The Novel and Society: Three Books You Might Enjoy

I’m deep into my Voyages of the Delphi series, with two books in the series published and another one in the works. If you haven’t read them, they’re about a future in which AI androids have replaced humans and are exploring distant star systems in search of life. In each novel, the protagonists, who are the Delphi’s crew, encounter a moral/social dilemma that tests their value system and puts them in danger.

I’ve been curious about how other authors dealt with social or moral issues while telling a compelling story. In an effort to satisfy my curiosity, I read three novels: Ursula LeGuin’s, The Dispossessed, Isabella Hammad’s The Parisian, and Sally Rooney’s Normal People to see how these three accomplished writers dealt with such issues. What I found was three novels, each of which I can heartily recommend to you for your 2024 reading.

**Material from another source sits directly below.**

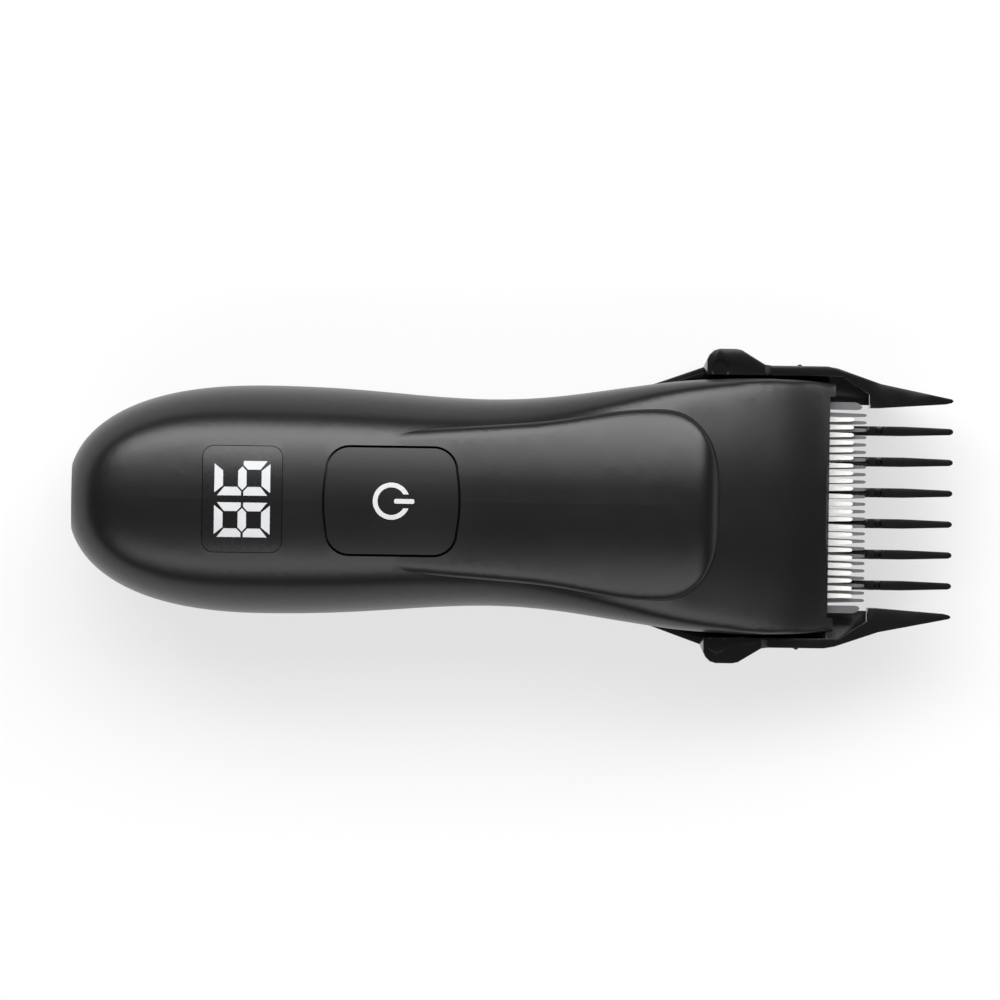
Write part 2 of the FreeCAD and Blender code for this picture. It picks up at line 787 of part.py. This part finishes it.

LeGuin’s The Dispossessed was written in 1974, which was when I first read it. I had been a fan of hers for some time, and now, almost 50 years later, I still remember how much her novel made me think. I read it again.  LeGuin is a science fiction writer and her novel takes place on twin planets sometime in the future when earth has achieved space travel. It’s not a book about earth or its people, however, it’s about the two planets, Urras and Annares, the former a lush world in which capitalism and nationhood dictate the form and substance of society and the latter, a barren, desert-like planet, whose people, immigrants from Urras, live in a government-less socialist society that celebrates selflessness and the primacy of the group. The populations of the two planets dislike and distrust one another and have no social commerce. The protagonist, Doctor Shevek, has discovered a revolutionary finding in physics that allows time and distance to be overcome, permitting instantaneous communication between distant planets and perhaps later, even instantaneous travel. He is celebrated on both planets but troubled by the hostility and lack of contact between the two. He is suspicious of the money-oriented, self-seeking philosophy of Urras, but on his native Annares, he has experienced the crushing weight of the majority that chokes the uniqueness and originality of the individual. He travels to Urras as a guest of its most prestigious university and experiences the futility of trying to bring the two cultures together. In the end he has not succeeded but has not given up either. Through the eyes of one man, the physicist, Shevek, we are able to see the pros and cons of two social-political-economic points of view, representing capitalism and idealistic communism, without the author resolving which is better.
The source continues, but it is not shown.